In Psalm 90:12, Moses prays to God to “teach us to number our days that we may get a heart of wisdom.” As a planner, my temptation is to count the days I have left to finish this assignment or that goal, to obsess over the allotment of minutes to each task, to number my days with a heart of anxiety and fear. Jesus knows this is our tendency: “And which of you by being anxious can add a single hour to his span of life?” (Matt. 6:27). It is, of course, a rhetorical question. No one can add a single hour to his span of life. It does not matter how much we think about the future. It is, and will always be, outside our control. We are so, so limited―creatures confined to this precise present moment, incapable of altering even the immediate past, powerless to reach into the future.
And so, on the cusp of summer’s end, I am confronted with these two truths: that time is fleeting, and that I am bound to the present. Summer is quickly drawing to a close, but for me, even now, it is still summer. How I wish that time was forever and that I could change the future! But this is not so. The present moment is the lot the Lord has given to me now. I will be content with my daily, even hourly, portion. I will try to steward each second of time he has seen fit to place in my hands. I will give thanks for the present, which is sometimes quiet, sometimes transitory, sometimes frightening. I must remind myself that he has determined to place me here and now.
These reflections have pushed me to send messages, see friends, and say things I would otherwise avoid out of fear. Time is too precious to delay. When I go back to New York, I am resolved to approach people I have never met at church and to go outside in decent weather before it gets too cold. The uncertainty of tomorrow makes today far more valuable. But most of all, in the actual present moment, I think about how I can be faithful right now. The past is a corroding memory; the future is a wavering, hazy dream. I have only the present. The Lord has given it to me in perfect love and wisdom. He only calls me to be a faithful steward of the present.

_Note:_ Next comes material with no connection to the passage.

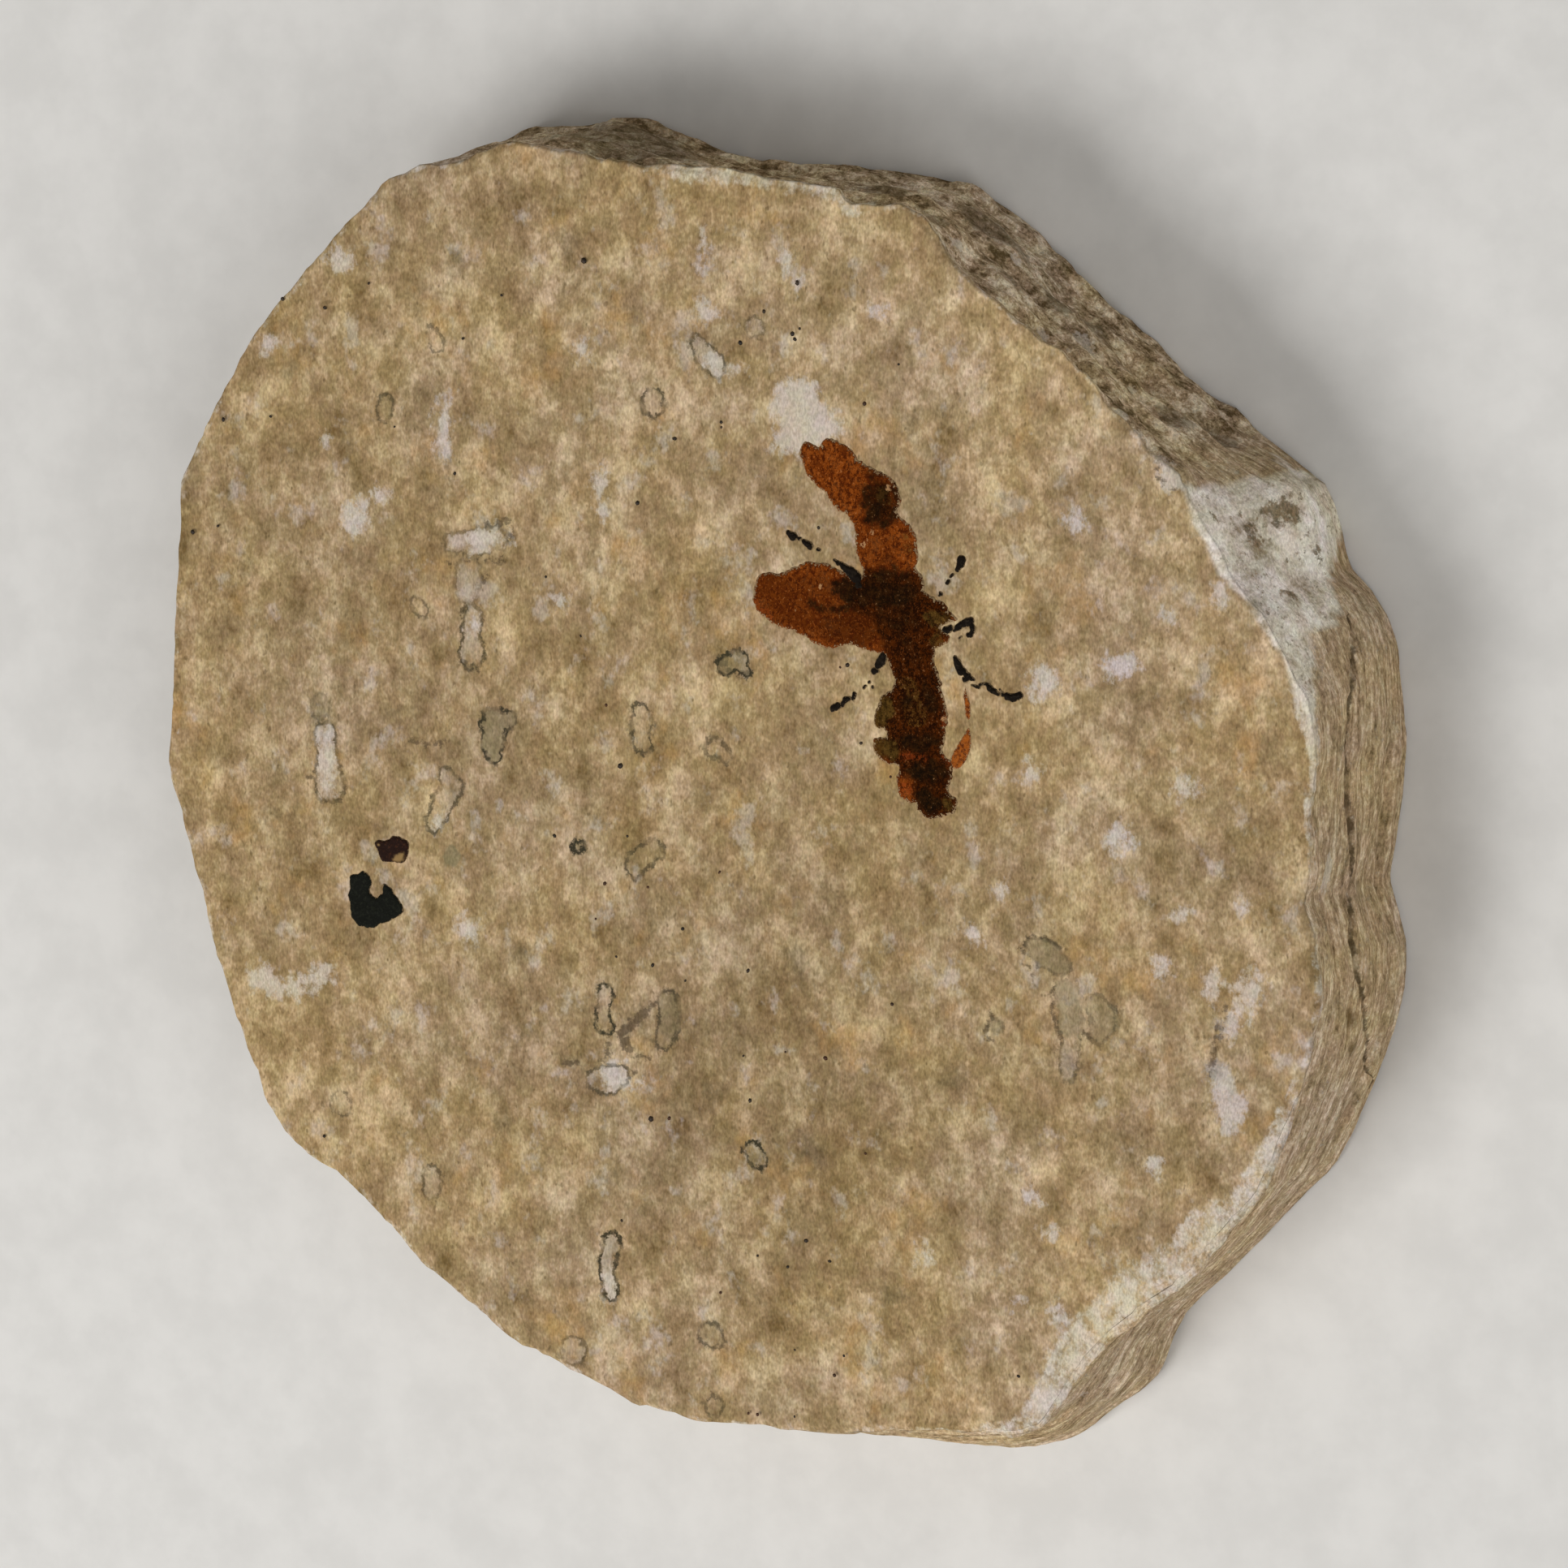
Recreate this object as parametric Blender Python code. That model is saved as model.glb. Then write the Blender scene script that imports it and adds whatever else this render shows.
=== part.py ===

This week, I went to my church’s volleyball night for the first time. I have never played volleyball before. I missed passes and hit off center and instinctively shrank back from flying balls. As I watched others around me serve and spike and set with a practiced ease, the temptation for me was to dwell on my inadequacies and grow frustrated with my lack of coordination and experience. But I thought some more. Neither my teammates nor I could fairly expect me to be good at a game I had never played before. If I tried my best with a good attitude, no one―not even I―had much warrant to be disappointed in my performance. I am only human. It is prideful of me to presume that if I just tried a little harder, I could transcend typical human limitations and become a competent volleyball player in just a couple of hours. For I am human, and humans generally improve at things when they practice repeatedly and stick out the steep learning curve. I am human, confined to the present, and in the present I am a beginner at volleyball.
No, this present reality is not comfortable. I wish I could skip to some distant future in which I am comfortable around guys who aggressively slap volleyballs over the net at sixty miles an hour. But here is the sometimes hard, mostly good, truth: God has placed me in the present. I am a beginner at many little things: volleyball, small talk, children’s ministry, writing nonfiction, talking to adults, cooking, having a roommate. I am a beginner too at memorizing Scripture, praying in groups, and evangelism. God does not call me to be advanced at the things I have only just begun to learn. But he calls me to be faithful to my present inexperience: to be humble before others, to not take myself too seriously, to receive instruction, to devote myself to growing and learning, to be okay with existing in the here and the now―here, having not yet arrived, and now, being yet incomplete.